== Given information

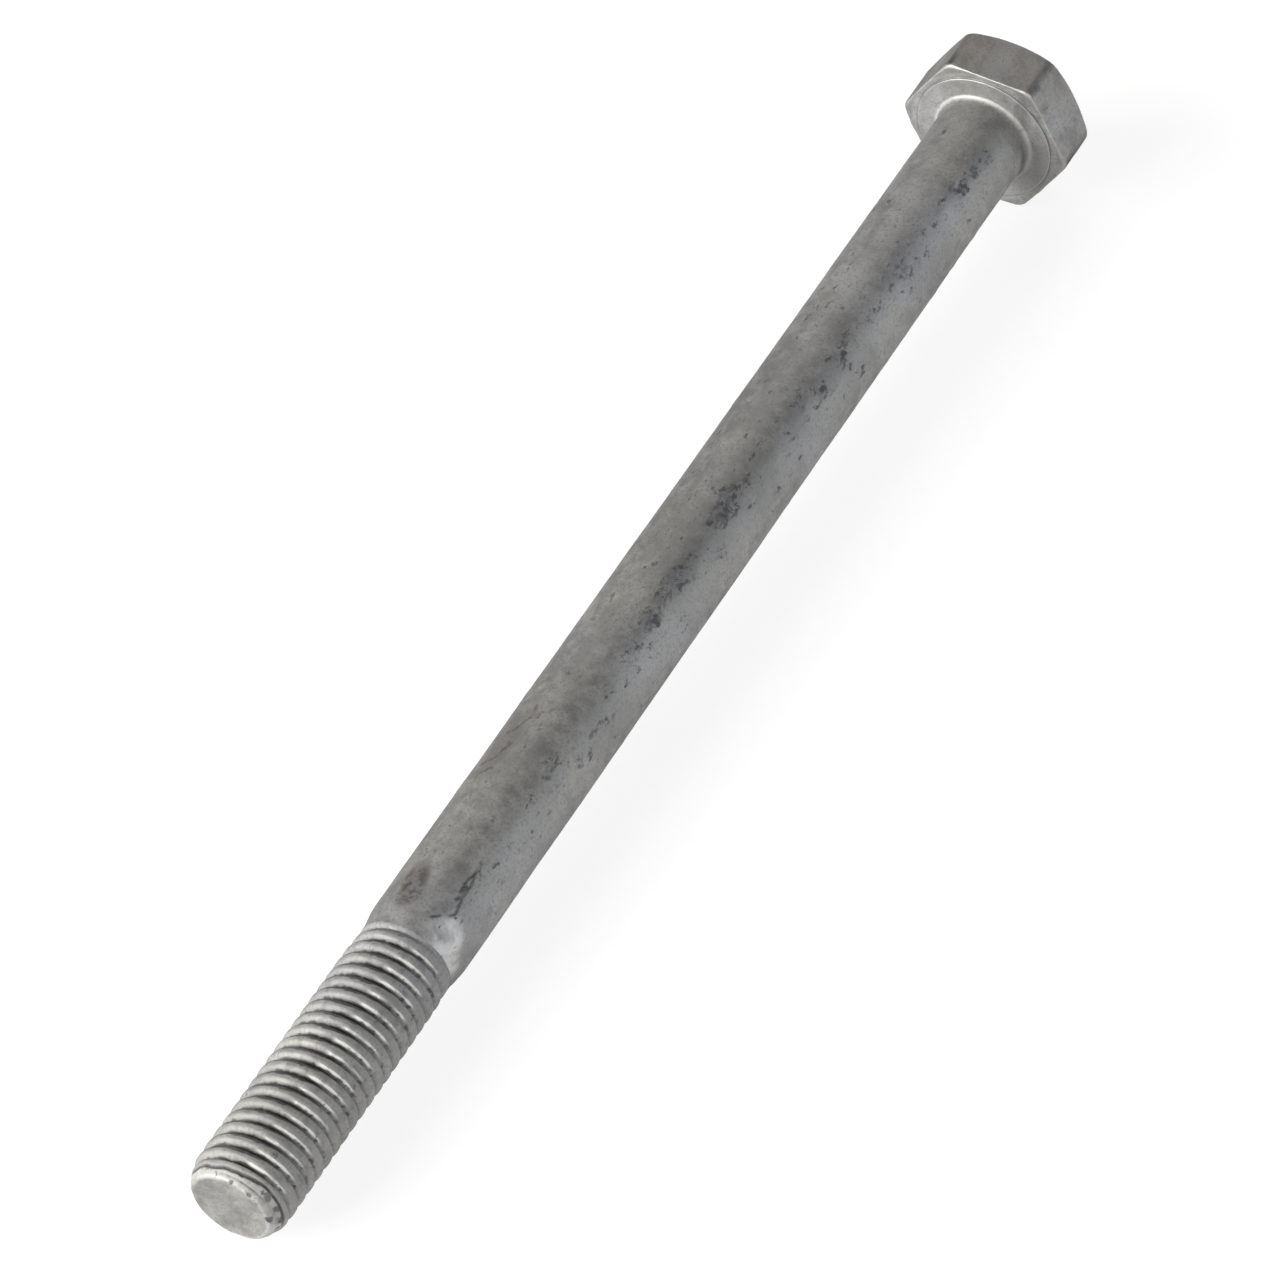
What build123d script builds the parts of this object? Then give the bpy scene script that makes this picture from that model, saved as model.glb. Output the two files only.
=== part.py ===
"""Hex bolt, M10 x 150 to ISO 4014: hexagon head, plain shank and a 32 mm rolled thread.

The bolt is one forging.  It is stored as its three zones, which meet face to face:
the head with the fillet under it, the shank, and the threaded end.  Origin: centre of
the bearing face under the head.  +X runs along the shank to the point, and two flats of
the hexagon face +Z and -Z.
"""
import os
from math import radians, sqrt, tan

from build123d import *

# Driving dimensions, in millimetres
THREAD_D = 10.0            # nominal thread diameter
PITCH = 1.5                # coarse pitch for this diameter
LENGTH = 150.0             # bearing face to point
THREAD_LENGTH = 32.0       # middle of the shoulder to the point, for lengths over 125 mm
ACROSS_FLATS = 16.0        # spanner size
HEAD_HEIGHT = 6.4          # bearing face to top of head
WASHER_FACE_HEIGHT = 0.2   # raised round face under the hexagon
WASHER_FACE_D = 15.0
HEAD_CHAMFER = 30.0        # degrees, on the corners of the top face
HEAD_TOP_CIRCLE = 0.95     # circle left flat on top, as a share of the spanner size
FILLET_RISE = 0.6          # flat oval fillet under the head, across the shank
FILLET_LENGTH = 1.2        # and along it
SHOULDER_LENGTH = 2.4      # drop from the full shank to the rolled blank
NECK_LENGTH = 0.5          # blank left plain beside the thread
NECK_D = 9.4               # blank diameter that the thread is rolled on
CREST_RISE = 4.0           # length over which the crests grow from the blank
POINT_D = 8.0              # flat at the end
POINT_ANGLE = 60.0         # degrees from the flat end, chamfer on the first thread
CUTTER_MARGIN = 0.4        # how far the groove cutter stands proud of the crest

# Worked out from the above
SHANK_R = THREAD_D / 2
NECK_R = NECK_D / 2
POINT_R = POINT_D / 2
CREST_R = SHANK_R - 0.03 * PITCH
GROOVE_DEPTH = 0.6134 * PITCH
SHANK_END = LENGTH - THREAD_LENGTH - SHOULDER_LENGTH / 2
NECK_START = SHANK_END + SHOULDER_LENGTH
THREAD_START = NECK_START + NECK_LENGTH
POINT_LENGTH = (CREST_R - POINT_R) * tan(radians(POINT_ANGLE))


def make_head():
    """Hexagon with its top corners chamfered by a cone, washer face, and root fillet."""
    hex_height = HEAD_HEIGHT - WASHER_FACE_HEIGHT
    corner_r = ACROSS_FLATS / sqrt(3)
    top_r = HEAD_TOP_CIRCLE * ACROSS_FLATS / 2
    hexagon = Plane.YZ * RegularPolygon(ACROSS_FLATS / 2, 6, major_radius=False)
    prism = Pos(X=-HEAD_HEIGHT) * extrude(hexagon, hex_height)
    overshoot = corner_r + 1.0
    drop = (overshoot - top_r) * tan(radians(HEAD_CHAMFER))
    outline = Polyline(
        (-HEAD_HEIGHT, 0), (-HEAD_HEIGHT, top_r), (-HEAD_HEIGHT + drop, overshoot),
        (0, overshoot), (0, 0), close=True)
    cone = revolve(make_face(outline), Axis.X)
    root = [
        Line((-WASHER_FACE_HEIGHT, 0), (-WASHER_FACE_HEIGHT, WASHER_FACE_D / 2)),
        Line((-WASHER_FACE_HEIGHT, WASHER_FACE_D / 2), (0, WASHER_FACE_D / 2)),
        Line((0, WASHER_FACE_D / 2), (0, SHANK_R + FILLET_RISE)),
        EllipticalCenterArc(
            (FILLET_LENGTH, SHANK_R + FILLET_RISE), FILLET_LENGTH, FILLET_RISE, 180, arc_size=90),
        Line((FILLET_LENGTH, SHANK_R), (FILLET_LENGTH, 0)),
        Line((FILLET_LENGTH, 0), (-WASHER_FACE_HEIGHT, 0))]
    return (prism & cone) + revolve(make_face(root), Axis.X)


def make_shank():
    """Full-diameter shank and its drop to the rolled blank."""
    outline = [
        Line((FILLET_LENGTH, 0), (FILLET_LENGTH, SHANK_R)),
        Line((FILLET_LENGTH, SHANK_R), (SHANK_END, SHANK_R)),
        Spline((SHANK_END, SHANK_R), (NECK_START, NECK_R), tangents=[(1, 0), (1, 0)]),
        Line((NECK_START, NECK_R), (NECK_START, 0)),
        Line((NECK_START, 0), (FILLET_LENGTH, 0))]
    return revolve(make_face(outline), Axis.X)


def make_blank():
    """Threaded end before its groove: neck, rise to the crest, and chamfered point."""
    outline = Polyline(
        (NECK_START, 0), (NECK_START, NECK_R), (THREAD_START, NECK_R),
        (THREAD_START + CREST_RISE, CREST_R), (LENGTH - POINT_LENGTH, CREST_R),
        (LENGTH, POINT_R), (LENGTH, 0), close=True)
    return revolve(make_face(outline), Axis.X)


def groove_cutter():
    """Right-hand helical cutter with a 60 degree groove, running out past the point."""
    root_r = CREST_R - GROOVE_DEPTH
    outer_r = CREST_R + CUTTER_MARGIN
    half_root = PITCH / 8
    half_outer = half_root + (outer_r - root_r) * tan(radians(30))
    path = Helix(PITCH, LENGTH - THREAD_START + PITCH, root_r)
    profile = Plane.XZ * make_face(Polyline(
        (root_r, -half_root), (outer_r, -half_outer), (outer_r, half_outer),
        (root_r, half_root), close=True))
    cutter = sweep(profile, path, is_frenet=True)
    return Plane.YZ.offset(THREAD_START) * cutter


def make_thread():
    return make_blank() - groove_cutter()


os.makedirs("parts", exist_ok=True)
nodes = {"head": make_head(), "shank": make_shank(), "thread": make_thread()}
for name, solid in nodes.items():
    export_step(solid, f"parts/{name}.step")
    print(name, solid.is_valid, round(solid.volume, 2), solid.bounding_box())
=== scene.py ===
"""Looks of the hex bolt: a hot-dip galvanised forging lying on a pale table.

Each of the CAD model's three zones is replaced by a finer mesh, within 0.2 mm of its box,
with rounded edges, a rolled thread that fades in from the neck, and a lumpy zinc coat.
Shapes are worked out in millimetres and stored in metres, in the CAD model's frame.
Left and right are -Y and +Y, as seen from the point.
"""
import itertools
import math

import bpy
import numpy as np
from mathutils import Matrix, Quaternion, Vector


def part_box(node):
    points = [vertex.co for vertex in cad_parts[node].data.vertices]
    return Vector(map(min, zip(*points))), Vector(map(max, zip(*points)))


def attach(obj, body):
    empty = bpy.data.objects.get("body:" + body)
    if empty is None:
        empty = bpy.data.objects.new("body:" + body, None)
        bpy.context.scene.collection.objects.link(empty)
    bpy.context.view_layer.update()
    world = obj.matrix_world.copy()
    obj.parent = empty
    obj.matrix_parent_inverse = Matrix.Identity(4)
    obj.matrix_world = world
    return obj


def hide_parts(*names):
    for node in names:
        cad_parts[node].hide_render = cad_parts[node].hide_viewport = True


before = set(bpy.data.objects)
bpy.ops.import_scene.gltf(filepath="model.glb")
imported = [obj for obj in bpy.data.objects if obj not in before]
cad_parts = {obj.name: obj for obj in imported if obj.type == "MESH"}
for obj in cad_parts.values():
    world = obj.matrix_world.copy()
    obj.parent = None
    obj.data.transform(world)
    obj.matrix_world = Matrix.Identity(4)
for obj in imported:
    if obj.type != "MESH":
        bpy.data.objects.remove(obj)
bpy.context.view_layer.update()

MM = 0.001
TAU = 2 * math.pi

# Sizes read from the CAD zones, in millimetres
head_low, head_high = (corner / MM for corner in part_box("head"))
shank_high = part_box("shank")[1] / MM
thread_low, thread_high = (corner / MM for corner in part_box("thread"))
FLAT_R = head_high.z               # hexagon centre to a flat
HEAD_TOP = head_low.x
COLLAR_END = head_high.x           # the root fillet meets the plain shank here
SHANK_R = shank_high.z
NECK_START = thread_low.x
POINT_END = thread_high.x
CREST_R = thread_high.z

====

**Goal**. Beginning at the top of the data, please return every line until and including the line containing "mm rolled thread.", copied exactly, and nothing past it.

**Reply to the exercise**.
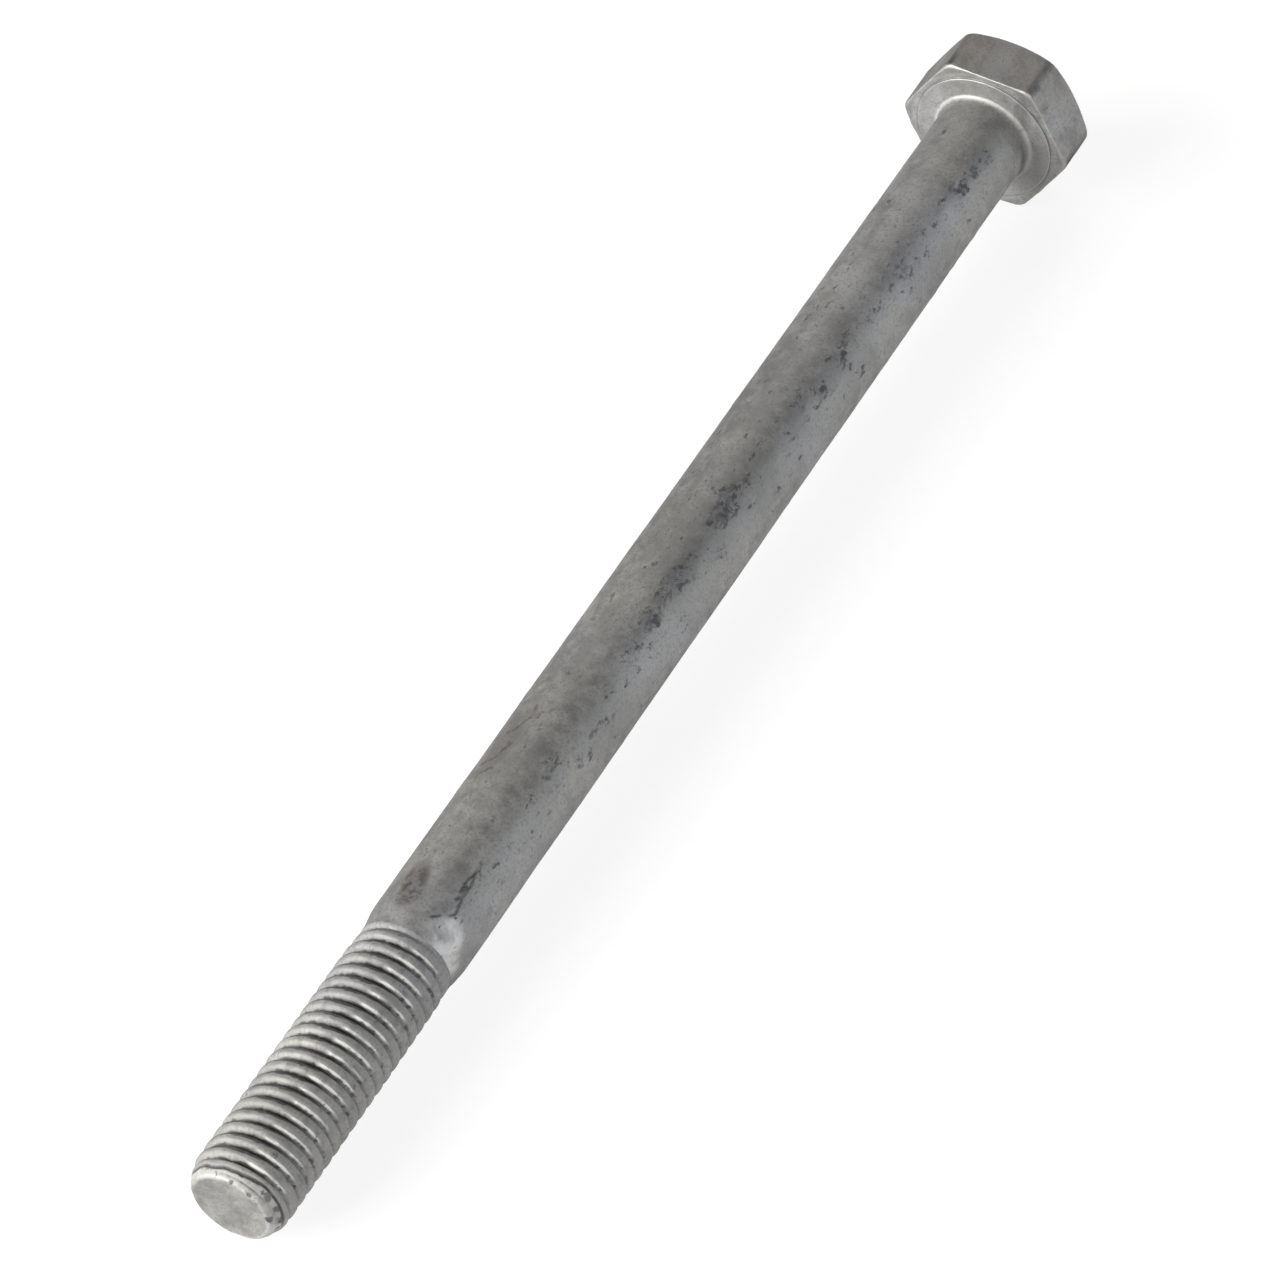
What build123d script builds the parts of this object? Then give the bpy scene script that makes this picture from that model, saved as model.glb. Output the two files only.
=== part.py ===
"""Hex bolt, M10 x 150 to ISO 4014: hexagon head, plain shank and a 32 mm rolled thread.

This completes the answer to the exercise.